Necessary Exploration
Necessary Exploration
“The show we need right now.”
That’s how Amanda Herman, associate director of the University Museum of Contemporary Art at UMass Amherst, describes an exhibition of more than 100 drawings by Williams art professor Laylah Ali ’91, on view through May 9.
“Is anything the matter?” encompasses 30 years’ worth of Ali’s work from 12 different series. The drawings explore “the amalgam of race, power, gender, human frailty, murky politics and other complex combinations that are so often treated as separate entities,” as Ali writes in her artist statement.
The show spans works from her earliest series, “Self Portraits With Nat Turner’s Vision,” begun at the Skowhegan School of Painting and Sculpture when Ali was in graduate school, through 2020’s “Harbinger” drawings, which touch on the death of Ali’s mother during the Covid-19 pandemic. Each series takes a different approach to materials and style.
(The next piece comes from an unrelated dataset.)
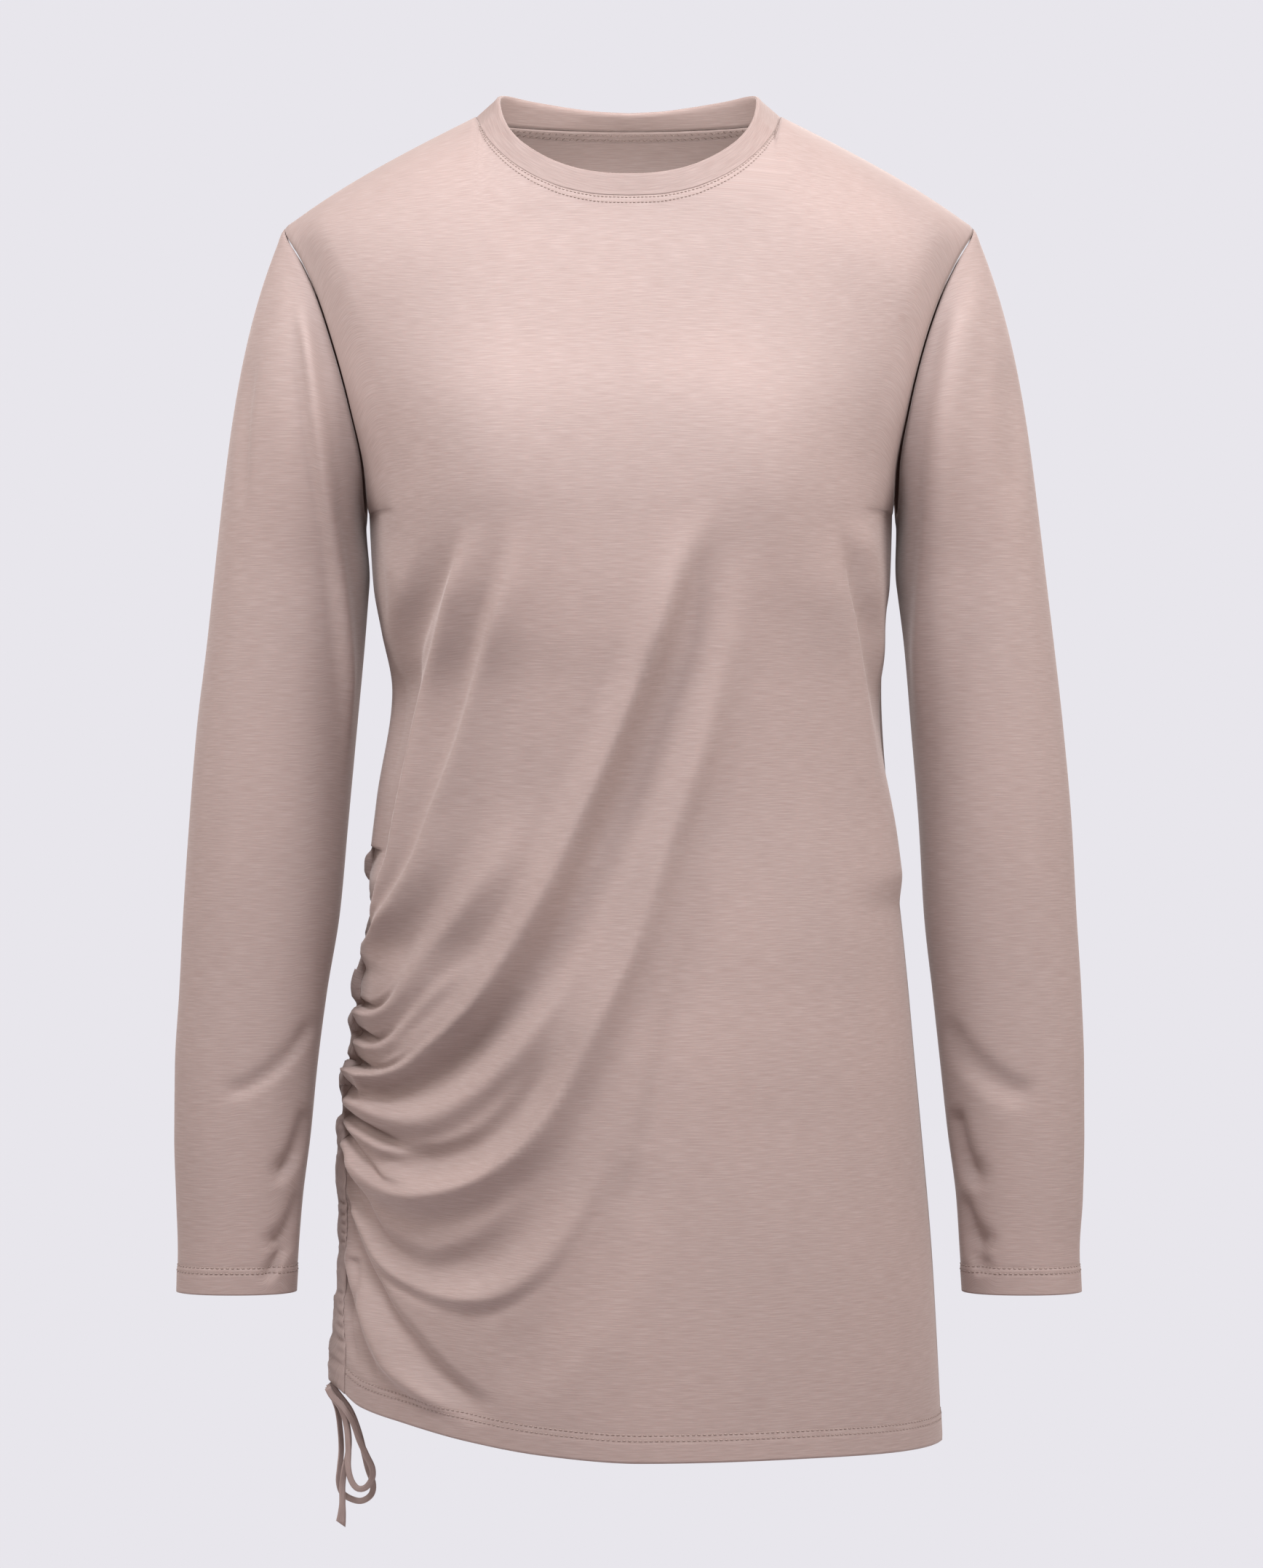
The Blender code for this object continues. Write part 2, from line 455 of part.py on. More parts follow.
def material(name):
    found = bpy.data.materials.new(name)
    found.use_nodes = True
    shader = found.node_tree.nodes["Principled BSDF"]
    shader.inputs["Base Color"].default_value = JERSEY
    shader.inputs["Roughness"].default_value = JERSEY_ROUGHNESS
    shader.inputs["Metallic"].default_value = 0.0
    return found


def finish(obj, collection):
    for other in list(obj.users_collection):
        other.objects.unlink(obj)
    collection.objects.link(obj)
    obj.data.materials.append(material(obj.name))
    return obj


def sheet(name, places, collection, outside, wall=CLOTH, grow=-1.0, tube=False):
    """A cloth wall on a grid of places, rows down and columns across. A tube's last column meets its first.
    Outside is +1 or -1, the way that faces must turn, and grow puts the wall within (-1) or outside (+1)."""
    rows, columns = places.shape[:2]
    bm = bmesh.new()
    bmesh.ops.create_grid(bm, x_segments=columns - 1, y_segments=rows - 1, size=0.5)
    for v in bm.verts:
        i = round((v.co.x + 0.5) * (columns - 1))
        j = round((0.5 - v.co.y) * (rows - 1))
        v.co = places[j, i] * MM
    if tube:
        bmesh.ops.remove_doubles(bm, verts=bm.verts[:], dist=1e-6)
    if outside < 0:
        bmesh.ops.reverse_faces(bm, faces=bm.faces[:])
    mesh = bpy.data.meshes.new(name)
    bm.to_mesh(mesh)
    bm.free()
    mesh.shade_smooth()
    obj = bpy.data.objects.new(name, mesh)
    thick = obj.modifiers.new("wall", "SOLIDIFY")
    thick.thickness = wall * MM
    thick.offset = grow
    thick.use_even_offset = True
    split = obj.modifiers.new("split", "TRIANGULATE")
    split.quad_method = "FIXED"
    return finish(obj, collection)


def seen_place(across, height):
    """World place, across and up, of a picture point at the depth of the side seams."""
    return (EYE[0] + (across - PICTURE_MIDDLE[0]) * PICTURE_MM,
            EYE[2] + (PICTURE_MIDDLE[1] - height) * PICTURE_MM)


def sleeve_tube(edges, around, z):
    """A ring of the sleeve below the underarm: outer edge at 0 degrees, front at 90, inner edge at 180."""
    rows = [(seen_place(o, h)[1], seen_place(o, h)[0], seen_place(i, h)[0]) for h, o, i in edges]
    names = ("z", "outer", "inner")
    outer, inner = read(rows, names, "outer", z), read(rows, names, "inner", z)
    deep = read(SLEEVE_DEPTH, SLEEVE_DEPTH_NAMES, "deep", z) - CLOTH
    forward = read(SLEEVE_DEPTH, SLEEVE_DEPTH_NAMES, "forward", z)
    half = 0.5 * np.abs(outer - inner) - CLOTH
    sign = np.sign(outer[0])
    c, s = np.cos(around), np.sin(around)
    x = 0.5 * (outer + inner) + sign * half * np.sign(c) * np.abs(c) ** SLEEVE_SQUARE
    y = -forward - deep * np.sign(s) * np.abs(s) ** SLEEVE_SQUARE
    return np.stack([x, y, np.broadcast_to(z, x.shape)], axis=-1)


def sleeve(name, edges, sign, folds, collection):
    """Rings from the armhole down: a cap from the armhole's plane to a level ring, then the tube."""
    steps = np.array(steps_down(()))
    share = np.full_like(steps, sign)
    front = FRONT.plain(share, steps)
    back = BACK.plain(share, steps)
    armhole = np.vstack([front[:-1], back[::-1][:-1]])
    armhole[0, 1] = SLEEVE_HEAD_BACK
    armhole[len(front) - 1, 1] = 0.0
    turn = np.arccos(np.clip(1 - 2 * (-SHOULDER_DROP - front[:, 2]) / (-SHOULDER_DROP - UNDERARM), -1, 1))
    around = np.concatenate([turn[:-1], (2 * math.pi - turn)[::-1][:-1]])
    folded = np.degrees(np.minimum(around, 2 * math.pi - around))
    facing = np.where(around <= math.pi, -1.0, 1.0)
    leave = np.stack([sign * read(LEAVE, LEAVE_NAMES, "out", folded),
                      facing * read(LEAVE, LEAVE_NAMES, "forward", folded),
                      -read(LEAVE, LEAVE_NAMES, "down", folded)], axis=-1)
    clear = read(LEAVE, LEAVE_NAMES, "clear", folded)
    start = armhole + np.array([sign, 0, 0]) * clear[:, None]
    ring = sleeve_tube(edges, around, np.full_like(around, SLEEVE_FREE))
    below = sleeve_tube(edges, around, np.full_like(around, SLEEVE_FREE - 4.0))
    chord = np.linalg.norm(ring - start, axis=1, keepdims=True)
    away = (below - ring) / np.linalg.norm(below - ring, axis=1, keepdims=True) * chord
    leave = leave / np.linalg.norm(leave, axis=1, keepdims=True) * chord
    rings = []
    for t in np.linspace(0, 1, SLEEVE_CAP_RINGS + 1)[:-1]:
        rise = (3 - 2 * t) * t * t
        rings.append(start * (1 - rise) + ring * rise + leave * t * (1 - t) ** 2 - away * t * t * (1 - t))
    for z in np.linspace(SLEEVE_FREE, CUFF, SLEEVE_TUBE_RINGS + 1):
        rings.append(sleeve_tube(edges, around, np.full_like(around, z)))
    grid = np.array(rings)
    grid = np.concatenate([grid, grid[:, :1]], axis=1)
    out = -normals(grid) * sign
    out[:, 0] = out[:, -1] = 0.5 * (out[:, 0] + out[:, -1])
    middle = grid[:, :-1].mean(axis=1, keepdims=True)
    face = (grid - middle) / np.maximum(np.linalg.norm(grid - middle, axis=-1, keepdims=True), 1e-9)
    rows = np.arange(len(grid))[:, None]
    fade = eased(rows, 0, 3) * eased(np.abs(face[..., 1]), 0.15, 0.6)
    grid = grid + out * (fade * relief(grid, folds))[..., None]
    return sheet(name, grid, collection, outside=-sign, grow=1.0, tube=True)


def neckband(collection):
    """A ring that stands up from the neck seam of both panels."""
    edges = []
    for side, counts in ((FRONT, FRONT_COLUMNS), (BACK, BACK_COLUMNS)):
        shares = np.array(shares_across(counts))
        at_neck = np.abs(shares) * SHOULDER_HALF < NECK_HALF + 0.01
        edges.append(side.laid(shares, steps_down(()))[0][at_neck])
    front, back = edges
    halves = np.linspace(0, len(back) - 1, 2 * len(back) - 1)
    back = np.stack([np.interp(halves, range(len(back)), back[:, k]) for k in range(3)], axis=-1)
    foot = np.vstack([front, back[::-1][1:-1]])
    foot[np.abs(foot[:, 1]) <= SEAM_GAP] *= np.array([1, 0, 1])
    around = np.degrees(np.arctan2(np.abs(foot[:, 0]), -foot[:, 1]))
    width = read(BAND, BAND_NAMES, "width", around)
    stands = np.radians(read(BAND, BAND_NAMES, "stands", around))
    towards = -foot * np.array([1, 1, 0])
    towards /= np.linalg.norm(towards, axis=1, keepdims=True)
    lean = towards * np.cos(stands)[:, None] + np.array([0, 0, 1]) * np.sin(stands)[:, None]
    out = -towards * np.sin(stands)[:, None] + np.array([0, 0, 1]) * np.cos(stands)[:, None]
    rows = []
    for t, puff in BAND_SECTION:
        rows.append(foot + lean * (BAND_GAP + width * t)[:, None] + out * puff)
    grid = np.array(rows)
    grid = np.concatenate([grid, grid[:, :1]], axis=1)
    return sheet("neckband", grid, collection, outside=1, wall=BAND_WALL, tube=True)


def channel(collection):
    """The shirred channel over the ruched seam: points of both panels, moved out, with a ladder of gathers."""
    count = 2 * round((CHANNEL_TOP - CHANNEL_FOOT) / GATHER_PITCH)
    hem = read(HEM, HEM_NAMES, "front", -1.0)
    rows = []
    for j in range(count + 1):
        z = CHANNEL_TOP + (CHANNEL_FOOT - CHANNEL_TOP) * j / count
        step = 2 + (UNDERARM - z) / (UNDERARM - hem)
        places = []
        for y in (-CHANNEL_FRONT, -CHANNEL_FRONT / 2, 0.0, CHANNEL_BACK):
            side = FRONT if y <= 0 else BACK
            deep = float(read(BODY, BODY_NAMES, side.depth, z))
            bow = float(read(SECTION, SECTION_NAMES, "ruched_bow", z))
            edge = float(read(SECTION, SECTION_NAMES, "ruched_side", z))
            share = -(1 - (abs(y) / deep) ** (1 / edge)) ** (1 / bow)
            place = side.plain(np.array([share, share + 1e-4]), np.array([step, step]))
            along = (place[1] - place[0]) * (-side.facing)
            out = np.cross(along, np.array([0, 0, 1.0]))
            out = out / np.linalg.norm(out)
            if abs(y) < 1e-6:
                place[0][1] = 0.0
                out = np.array([-1.0, 0, 0])
            gather = GATHER_RISE * (j % 2)
            places.append(place[0] + out * (CHANNEL_CLEAR + gather))
        rows.append(places)
    grid = np.array(rows)[:, ::-1]
    return sheet("drawstring_casing", grid, collection, outside=1, wall=CHANNEL_WALL, grow=1.0)


def tie(name, route, collection):
    line = through(route, 8)
    gone = np.concatenate([[0], np.cumsum(np.linalg.norm(np.diff(line, axis=0), axis=1))])
    marks = np.linspace(0, gone[-1], max(6, round(gone[-1] / TIE_STEP)) + 1)
    points = np.stack([np.interp(marks, gone, line[:, k]) for k in range(3)], axis=-1)
    curve = bpy.data.curves.new(name, "CURVE")
    curve.dimensions = "3D"
    curve.bevel_depth = TIE_WIDTH / 2 * MM
    curve.bevel_resolution = 2
    curve.use_fill_caps = True
    spline = curve.splines.new("POLY")
    spline.points.add(len(points) - 1)
    for point, place in zip(spline.points, points):
        point.co = (*(place * MM), 1)
    return finish(bpy.data.objects.new(name, curve), collection)


def main():
    for obj in list(bpy.data.objects):
        bpy.data.objects.remove(obj)
    top = bpy.data.collections.new("long_top")
    bpy.context.scene.collection.children.link(top)
    front = FRONT.laid(shares_across(FRONT_COLUMNS), steps_down(FRONT_DROP))
    back = BACK.laid(shares_across(BACK_COLUMNS), steps_down(BACK_DROP))
    sheet("front_panel", front, top, outside=1)
    sheet("back_panel", back, top, outside=-1)
    sleeve("sleeve_right", SLEEVE_RIGHT, -1, SLEEVE_FOLDS_RIGHT, top)
    sleeve("sleeve_left", SLEEVE_LEFT, 1, SLEEVE_FOLDS_LEFT, top)
    neckband(top)
    channel(top)
    for name, route in TIES:
        tie(name, route, top)


main()
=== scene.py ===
import math

import bpy
import numpy as np
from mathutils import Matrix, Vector


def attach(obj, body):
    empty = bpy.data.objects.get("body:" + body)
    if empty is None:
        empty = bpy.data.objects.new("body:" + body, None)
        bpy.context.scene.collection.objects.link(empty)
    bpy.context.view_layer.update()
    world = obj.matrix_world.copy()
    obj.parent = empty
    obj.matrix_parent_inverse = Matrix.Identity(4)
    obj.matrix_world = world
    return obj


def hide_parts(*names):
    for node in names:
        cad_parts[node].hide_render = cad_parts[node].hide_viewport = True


MM = 0.001
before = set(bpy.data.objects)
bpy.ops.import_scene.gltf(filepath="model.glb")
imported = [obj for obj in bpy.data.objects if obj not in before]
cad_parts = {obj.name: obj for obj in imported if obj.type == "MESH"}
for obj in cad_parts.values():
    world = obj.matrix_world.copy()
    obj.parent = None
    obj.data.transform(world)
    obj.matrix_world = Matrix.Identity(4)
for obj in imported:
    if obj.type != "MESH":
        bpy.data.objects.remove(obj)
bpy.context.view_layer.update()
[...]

At the University Museum of Contemporary Art, students are engaging with Ali’s work in multiple ways. Among them, a nursing research class came in for a close looking and discussion session, language students spoke about the work in Italian, and an education class is using the drawings as a case study to create a curriculum, Herman says.
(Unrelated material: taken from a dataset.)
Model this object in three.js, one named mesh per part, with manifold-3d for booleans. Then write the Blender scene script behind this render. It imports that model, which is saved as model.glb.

UMass Amherst is the exhibition’s second stop on a tour of teaching museums. The first iteration of the show opened in January 2024 at the Cathy and Jesse Marion Art Gallery at the State University of New York at Fredonia, not far from Ali’s hometown of Buffalo, N.Y. After the Amherst run is finished, the show will be on view at Colby College in the fall of 2025.
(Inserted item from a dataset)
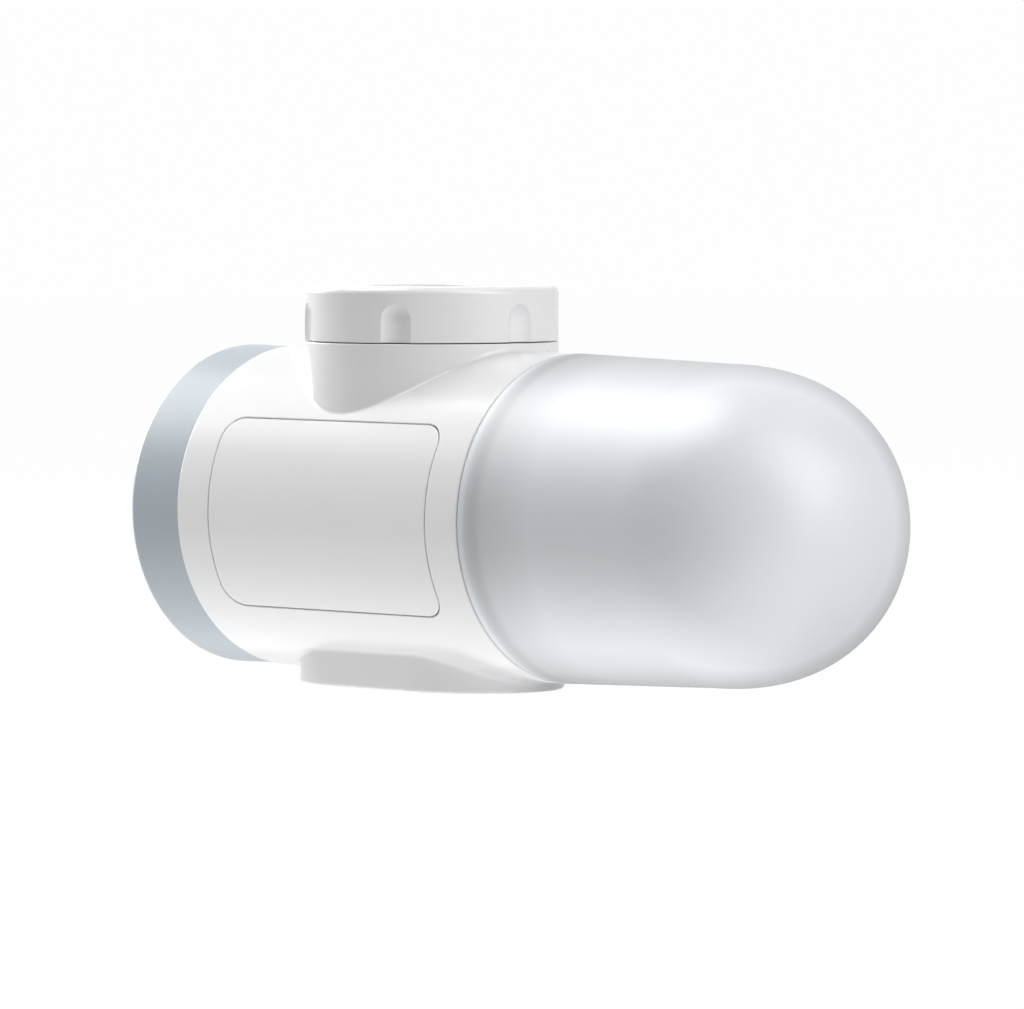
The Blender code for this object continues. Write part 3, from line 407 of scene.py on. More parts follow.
class Shell:
    """Gathers the patches of one piece's surface and joins them into a mesh."""

    def __init__(self) -> None:
        """Starts with no patches."""
        self._points: list[Array] = []
        self._normals: list[Array] = []
        self._faces: list[Array] = []
        self._count = 0

    def patch(self, points: Array, normals: Array, faces: Array) -> None:
        """Adds points, their outward directions, and faces of three or four corners.

        Args:
            points: The points.
            normals: A direction for each, or one for all.
            faces: Rows of point numbers.
        """
        self._points.append(points.reshape(-1, 3))
        self._normals.append(np.broadcast_to(normals, points.shape).reshape(-1, 3))
        self._faces.append(faces + self._count)
        self._count += self._points[-1].shape[0]

    def strip(self, points: Array, normals: Array, wrap: bool = True) -> None:
        """Adds a grid of rows and columns.

        Args:
            points: Rows by columns by three.
            normals: Outward directions of the same shape, or one for all.
            wrap: Whether the last column joins the first.
        """
        rows, columns = points.shape[:2]
        reach = columns if wrap else columns - 1
        row, column = np.meshgrid(np.arange(rows - 1), np.arange(reach), indexing="ij")
        after = (column + 1) % columns
        corners = [row * columns + column, row * columns + after,
                   (row + 1) * columns + after, (row + 1) * columns + column]
        self.patch(points, normals, np.stack(corners, axis=-1).reshape(-1, 4))

    def lathe(self, runs: Sequence[Run], axis: Axis, turn: Array = ROUND_TURN,
              centre: float = 0.0) -> None:
        """Turns a section about an axis.

        Args:
            runs: The section's stretches as (along, out).
            axis: The axis to turn about.
            turn: Angles of the columns.
            centre: Where an inlet-wise axis stands along the barrel.
        """
        for run in runs:
            self.strip(axis.spin(run.points, turn, centre), axis.spin(run.normals, turn))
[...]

“I wanted the works to be at college galleries and be in environments that are study-centered and generative,” Ali says, adding that viewers are invited to engage with the question raised by the title of the exhibition in whatever context makes sense to them—personal, political, social. And those contexts are always changing.
The question “Is anything the matter?” may have elicited different answers in early 2024 than it does today or than it will in the fall—and that’s the point, says Ali, who is the college’s art department co-chair, chair of studio art and the Alexander Falck Class of 1899 Professor of Art.
“These are legitimate, necessary explorations,” she adds. “Suddenly this stuff is controversial again.”
Ali is scheduled to give an artist talk on April 9 at the University Museum of Contemporary Art.